◆ **Raw data**
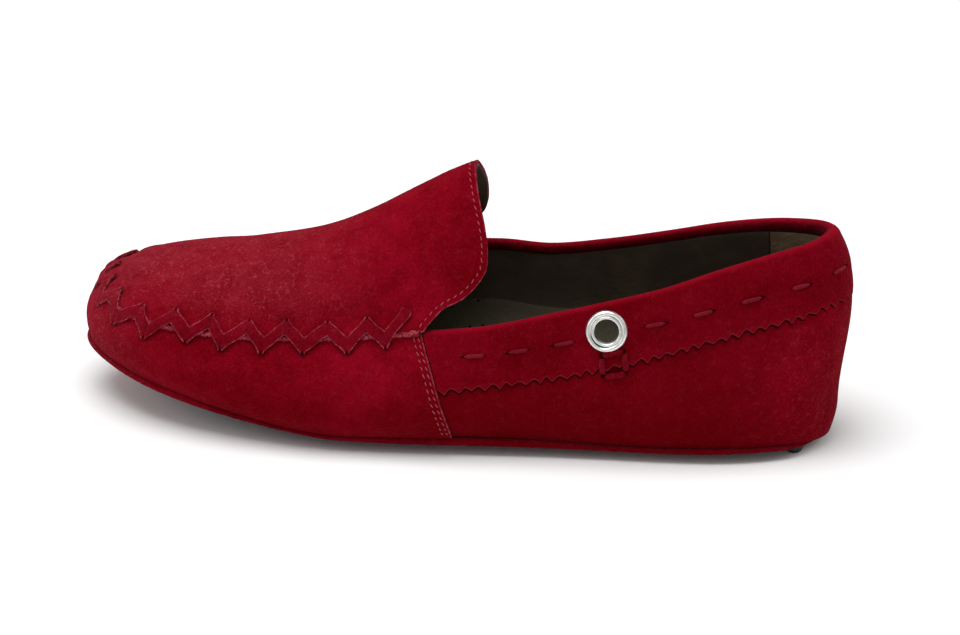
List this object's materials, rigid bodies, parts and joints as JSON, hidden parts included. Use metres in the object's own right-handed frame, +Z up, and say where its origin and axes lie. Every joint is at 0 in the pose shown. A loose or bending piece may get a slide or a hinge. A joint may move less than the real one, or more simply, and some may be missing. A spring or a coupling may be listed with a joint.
{
  "type": "suede loafer",
  "caption": "Low slip-on moccasin with a laced apron, a raised tongue, a pinked collar band, a side eyelet and a thin studded sole.",
  "frame": {"origin": "on the floor, under the centre of the shoe's bounding box", "axes": "+X runs along the shoe from toe to heel, +Y points to the medial side of this left shoe, +Z is up"},
  "size_m": [0.2882, 0.0982, 0.1005],
  "materials": {
    "red_suede": "brushed suede, deep red, fully matt with a soft nap",
    "sole_suede": "suede wrap of the sole plate, deep red, worn flat",
    "insole_leather": "dark olive-brown smooth leather, perforated",
    "black_rubber": "moulded, matt",
    "nickel": "polished nickel plate"
  },
  "bodies": {
    "root": {"upper": "red_suede", "outsole": "sole_suede", "insole": "insole_leather", "grip_forefoot": "black_rubber", "grip_heel": "black_rubber", "eyelet": "nickel", "eyelet_washer": "nickel"}
  },
  "joints": []
}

◆ **What you will do**
Word for word, write out all of the data above.

◆ **Response**
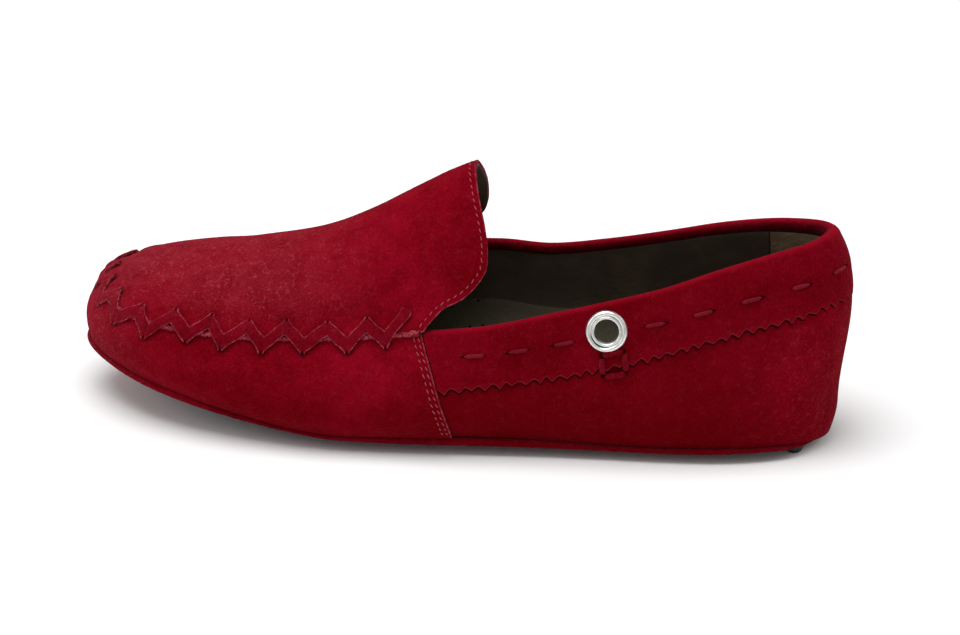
List this object's materials, rigid bodies, parts and joints as JSON, hidden parts included. Use metres in the object's own right-handed frame, +Z up, and say where its origin and axes lie. Every joint is at 0 in the pose shown. A loose or bending piece may get a slide or a hinge. A joint may move less than the real one, or more simply, and some may be missing. A spring or a coupling may be listed with a joint.
{
  "type": "suede loafer",
  "caption": "Low slip-on moccasin with a laced apron, a raised tongue, a pinked collar band, a side eyelet and a thin studded sole.",
  "frame": {"origin": "on the floor, under the centre of the shoe's bounding box", "axes": "+X runs along the shoe from toe to heel, +Y points to the medial side of this left shoe, +Z is up"},
  "size_m": [0.2882, 0.0982, 0.1005],
  "materials": {
    "red_suede": "brushed suede, deep red, fully matt with a soft nap",
    "sole_suede": "suede wrap of the sole plate, deep red, worn flat",
    "insole_leather": "dark olive-brown smooth leather, perforated",
    "black_rubber": "moulded, matt",
    "nickel": "polished nickel plate"
  },
  "bodies": {
    "root": {"upper": "red_suede", "outsole": "sole_suede", "insole": "insole_leather", "grip_forefoot": "black_rubber", "grip_heel": "black_rubber", "eyelet": "nickel", "eyelet_washer": "nickel"}
  },
  "joints": []
}